++++ Given data ++++

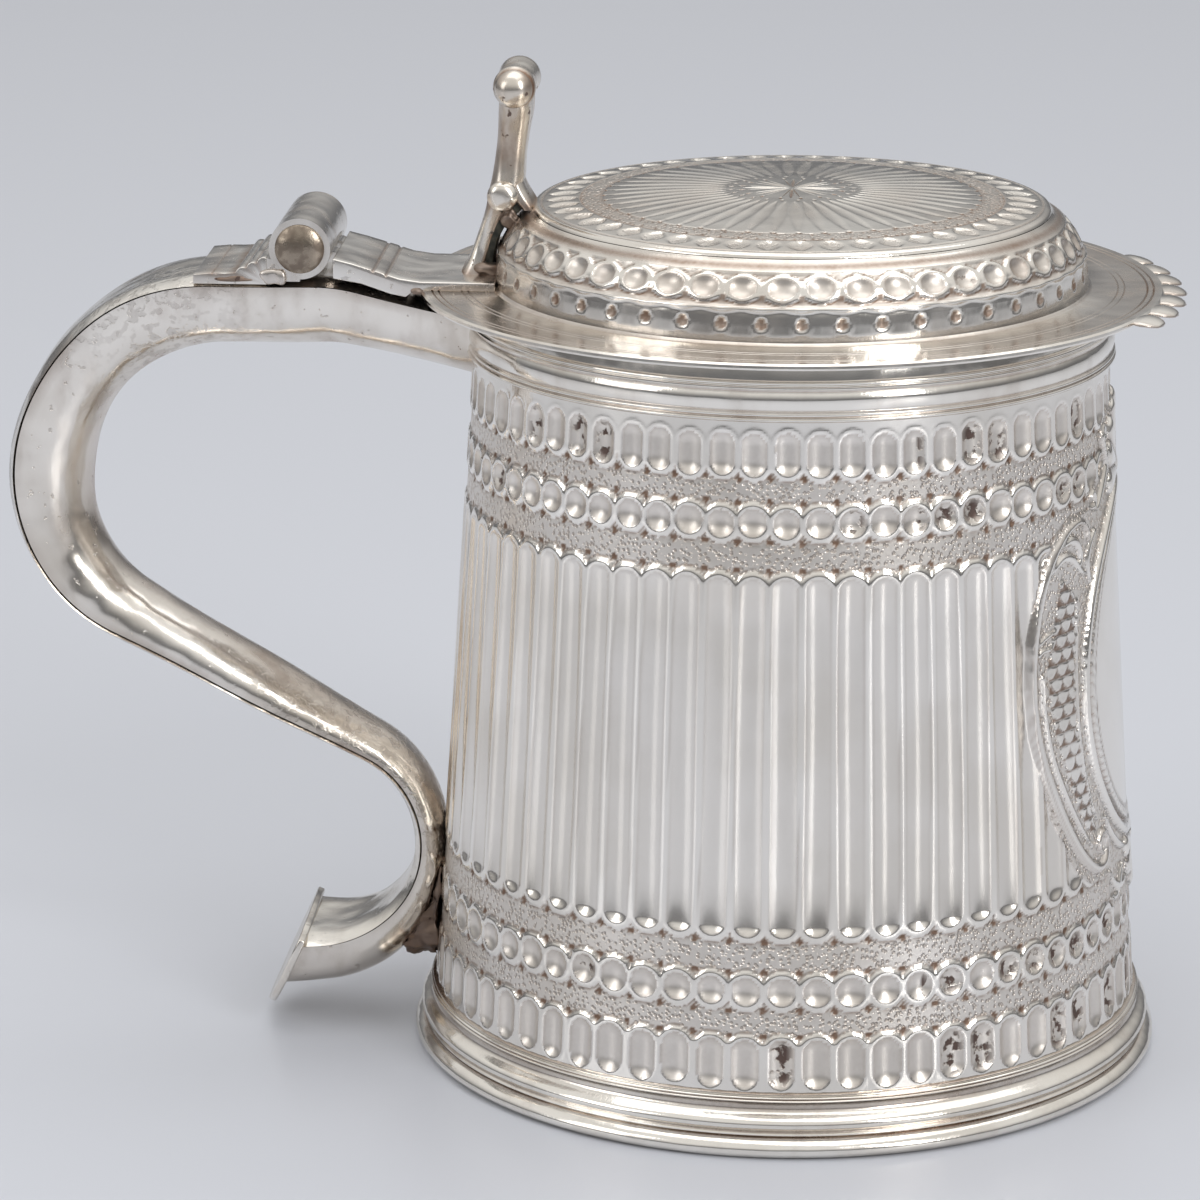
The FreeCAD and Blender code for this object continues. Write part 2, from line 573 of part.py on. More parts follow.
def handle_line():
    """From inside the barrel wall, over the hinge and round to the tail."""
    top = size(HANDLE_TOP)
    slope = math.radians(size("root_angle"))
    root_radius = size("root_radius")
    flat_start = size(PIN_X) + size("root_lead")
    shoulder = size("shoulder_radius")
    heel = size("heel_radius")
    knee = size("knee_radius")
    outermost = size(PIN_X) - size("handle_offset")
    rise_start_x = flat_start + root_radius * math.sin(slope)
    rise_start_z = top - root_radius * (1 - math.cos(slope))
    inside_x = -size(OUTER % "rim_height") + 4 * size("barrel_wall")
    root_length = (inside_x - rise_start_x) / math.cos(slope)
    heel_centre = (outermost + heel, top - shoulder)
    knee_x = -size(OUTER % "knee_height") - size("depth_knee") - knee
    across = knee_x - heel_centre[0]
    down = size("knee_height") - heel_centre[1]
    between = math.hypot(across, down)
    downhill = math.atan2(down, across) + math.asin((heel + knee) / between)
    line = HandleLine(inside_x, rise_start_z - root_length * math.sin(slope), math.pi - slope)
    line.run(root_length)
    line.run(root_radius * slope, slope)
    line.run(flat_start - outermost - shoulder)
    line.run(shoulder * QUARTER, QUARTER)
    line.run(heel * (QUARTER + downhill), QUARTER + downhill)
    line.run(math.sqrt(between ** 2 - (heel + knee) ** 2))
    line.run(knee * (QUARTER + downhill), -(QUARTER + downhill))
    line.run(knee * QUARTER * 0.45, -QUARTER * 0.45)
    line.run(knee * QUARTER * 0.55, -QUARTER * 0.55)
    line.run(size("tail_reach"))
    return line


# The section at the start and at the end of each stretch, and the steps between them.
SECTIONS = ["root", "root", "hinge", "hinge", "back", "heel", "calf", "knee", "neck", "tail", "tail"]
STEPS = [1, 2, 2, 8, 6, 3, 8, 4, 4, 3]


def stations(line):
    """Places along the handle, each a point, a heading, a width and a depth."""
    found = []
    for number, steps in enumerate(STEPS):
        before, after = SECTIONS[number], SECTIONS[number + 1]
        last = number == len(STEPS) - 1
        for step in range(steps + 1 if last else steps):
            share = step / steps
            found.append(line.along(number, share) + (
                (1 - share) * size("width_" + before) + share * size("width_" + after),
                (1 - share) * size("depth_" + before) + share * size("depth_" + after)))
    return found


def placed(station, across, inward):
    """A point of a section: across along Y, inward to the left of the heading."""
    x, z, heading = station[:3]
    return V(x - inward * math.sin(heading), across, z + inward * math.cos(heading))


def half_round(station, inside, way):
    """The rounded side of a section, moved in by inside, drawn right to left where way is 1."""
    start = size("strap_thickness")
    half_width = station[3] / 2 - size("belly_inset") - inside
    depth = station[4] - inside - start
    points = []
    for step in range(9):
        turn = math.pi * step / 8
        points.append(placed(station, -way * half_width * math.cos(turn),
                             start + depth * math.sin(turn) ** 0.8))
    curve = Part.BSplineCurve()
    curve.interpolate(points)
    return curve.toShape()


def ends_of(curve):
    return curve.valueAt(curve.FirstParameter), curve.valueAt(curve.LastParameter)


def strap_wire(station):
    half_width = station[3] / 2
    thickness = size("strap_thickness")
    corners = [placed(station, -half_width, 0), placed(station, half_width, 0),
               placed(station, half_width, thickness), placed(station, -half_width, thickness)]
    return Part.makePolygon(corners + corners[:1])


def belly_wire(station):
    """The rounded wall: its outside, its inside and the two edges against the strap."""
    outside = half_round(station, 0, 1)
    inside = half_round(station, size("belly_wall"), -1)
    (right_out, left_out), (left_in, right_in) = ends_of(outside), ends_of(inside)
    return Part.Wire([outside, Part.makeLine(left_out, left_in), inside,
                      Part.makeLine(right_in, right_out)])


def full_wire(station):
    """The belly's outside, closed across."""
    outside = half_round(station, 0, 1)
    right_out, left_out = ends_of(outside)
    return Part.Wire([outside, Part.makeLine(left_out, right_out)])


def loft(wire, places):
    return Part.makeLoft([wire(station) for station in places], True, True)


def only_solid(shape):
    """The largest solid of a shape, without the compound around it."""
    return max(shape.Solids, key=lambda solid: solid.Volume)


def feature(label, shape):
    """A piece whose shape is made here."""
    item = doc.addObject("Part::Feature", label)
    item.Label = label
    item.Shape = shape
    item.Placement = FreeCAD.Placement()


outer_line = handle_line()
places = stations(outer_line)
cone_height = size("rim_height")
barrel_cone = Part.makeCone(size(OUTER % "0"), size(OUTER % "rim_height"), cone_height)

# The end plate leans out at its foot; what lies beyond its plane is cut from the tail.
plate_lean = math.radians(size("end_plate_lean"))
plate_down = V(-math.sin(plate_lean), 0, -math.cos(plate_lean))
plate_out = V(-math.cos(plate_lean), 0, math.sin(plate_lean))
plate_top = V(places[-1][0] + size("tail_reach") * 0.85, 0,
              size("knee_height") - size("knee_radius") + size("end_plate_proud"))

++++

## Problem
Return the whole listing exactly, with every line included.

## Solution to the exercise
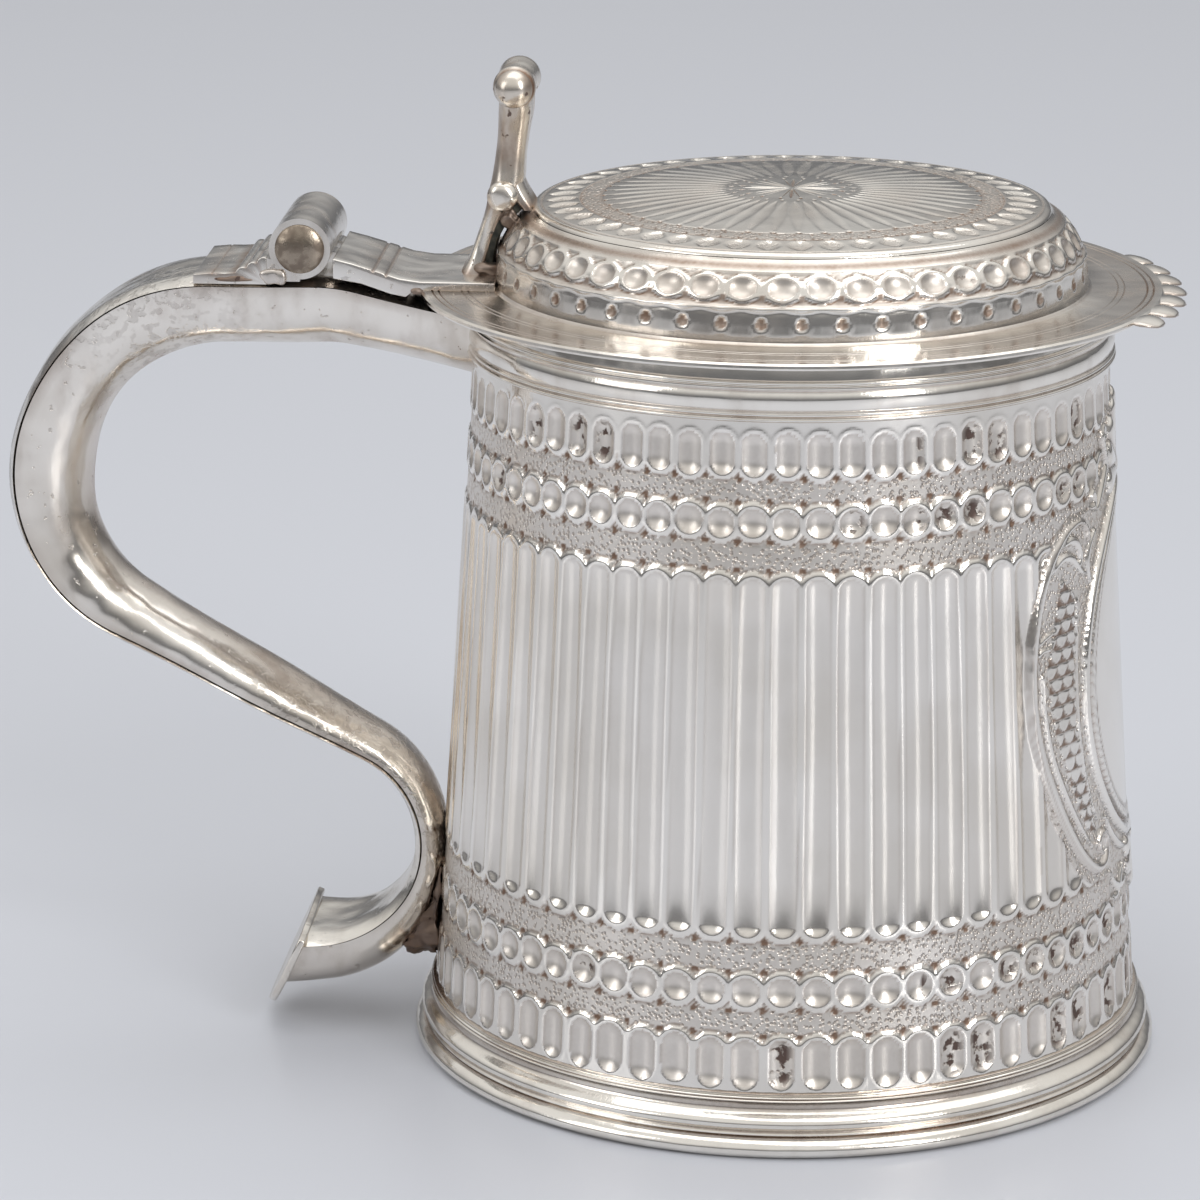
The FreeCAD and Blender code for this object continues. Write part 2, from line 573 of part.py on. More parts follow.
def handle_line():
    """From inside the barrel wall, over the hinge and round to the tail."""
    top = size(HANDLE_TOP)
    slope = math.radians(size("root_angle"))
    root_radius = size("root_radius")
    flat_start = size(PIN_X) + size("root_lead")
    shoulder = size("shoulder_radius")
    heel = size("heel_radius")
    knee = size("knee_radius")
    outermost = size(PIN_X) - size("handle_offset")
    rise_start_x = flat_start + root_radius * math.sin(slope)
    rise_start_z = top - root_radius * (1 - math.cos(slope))
    inside_x = -size(OUTER % "rim_height") + 4 * size("barrel_wall")
    root_length = (inside_x - rise_start_x) / math.cos(slope)
    heel_centre = (outermost + heel, top - shoulder)
    knee_x = -size(OUTER % "knee_height") - size("depth_knee") - knee
    across = knee_x - heel_centre[0]
    down = size("knee_height") - heel_centre[1]
    between = math.hypot(across, down)
    downhill = math.atan2(down, across) + math.asin((heel + knee) / between)
    line = HandleLine(inside_x, rise_start_z - root_length * math.sin(slope), math.pi - slope)
    line.run(root_length)
    line.run(root_radius * slope, slope)
    line.run(flat_start - outermost - shoulder)
    line.run(shoulder * QUARTER, QUARTER)
    line.run(heel * (QUARTER + downhill), QUARTER + downhill)
    line.run(math.sqrt(between ** 2 - (heel + knee) ** 2))
    line.run(knee * (QUARTER + downhill), -(QUARTER + downhill))
    line.run(knee * QUARTER * 0.45, -QUARTER * 0.45)
    line.run(knee * QUARTER * 0.55, -QUARTER * 0.55)
    line.run(size("tail_reach"))
    return line


# The section at the start and at the end of each stretch, and the steps between them.
SECTIONS = ["root", "root", "hinge", "hinge", "back", "heel", "calf", "knee", "neck", "tail", "tail"]
STEPS = [1, 2, 2, 8, 6, 3, 8, 4, 4, 3]


def stations(line):
    """Places along the handle, each a point, a heading, a width and a depth."""
    found = []
    for number, steps in enumerate(STEPS):
        before, after = SECTIONS[number], SECTIONS[number + 1]
        last = number == len(STEPS) - 1
        for step in range(steps + 1 if last else steps):
            share = step / steps
            found.append(line.along(number, share) + (
                (1 - share) * size("width_" + before) + share * size("width_" + after),
                (1 - share) * size("depth_" + before) + share * size("depth_" + after)))
    return found


def placed(station, across, inward):
    """A point of a section: across along Y, inward to the left of the heading."""
    x, z, heading = station[:3]
    return V(x - inward * math.sin(heading), across, z + inward * math.cos(heading))


def half_round(station, inside, way):
    """The rounded side of a section, moved in by inside, drawn right to left where way is 1."""
    start = size("strap_thickness")
    half_width = station[3] / 2 - size("belly_inset") - inside
    depth = station[4] - inside - start
    points = []
    for step in range(9):
        turn = math.pi * step / 8
        points.append(placed(station, -way * half_width * math.cos(turn),
                             start + depth * math.sin(turn) ** 0.8))
    curve = Part.BSplineCurve()
    curve.interpolate(points)
    return curve.toShape()


def ends_of(curve):
    return curve.valueAt(curve.FirstParameter), curve.valueAt(curve.LastParameter)


def strap_wire(station):
    half_width = station[3] / 2
    thickness = size("strap_thickness")
    corners = [placed(station, -half_width, 0), placed(station, half_width, 0),
               placed(station, half_width, thickness), placed(station, -half_width, thickness)]
    return Part.makePolygon(corners + corners[:1])


def belly_wire(station):
    """The rounded wall: its outside, its inside and the two edges against the strap."""
    outside = half_round(station, 0, 1)
    inside = half_round(station, size("belly_wall"), -1)
    (right_out, left_out), (left_in, right_in) = ends_of(outside), ends_of(inside)
    return Part.Wire([outside, Part.makeLine(left_out, left_in), inside,
                      Part.makeLine(right_in, right_out)])


def full_wire(station):
    """The belly's outside, closed across."""
    outside = half_round(station, 0, 1)
    right_out, left_out = ends_of(outside)
    return Part.Wire([outside, Part.makeLine(left_out, right_out)])


def loft(wire, places):
    return Part.makeLoft([wire(station) for station in places], True, True)


def only_solid(shape):
    """The largest solid of a shape, without the compound around it."""
    return max(shape.Solids, key=lambda solid: solid.Volume)


def feature(label, shape):
    """A piece whose shape is made here."""
    item = doc.addObject("Part::Feature", label)
    item.Label = label
    item.Shape = shape
    item.Placement = FreeCAD.Placement()


outer_line = handle_line()
places = stations(outer_line)
cone_height = size("rim_height")
barrel_cone = Part.makeCone(size(OUTER % "0"), size(OUTER % "rim_height"), cone_height)

# The end plate leans out at its foot; what lies beyond its plane is cut from the tail.
plate_lean = math.radians(size("end_plate_lean"))
plate_down = V(-math.sin(plate_lean), 0, -math.cos(plate_lean))
plate_out = V(-math.cos(plate_lean), 0, math.sin(plate_lean))
plate_top = V(places[-1][0] + size("tail_reach") * 0.85, 0,
              size("knee_height") - size("knee_radius") + size("end_plate_proud"))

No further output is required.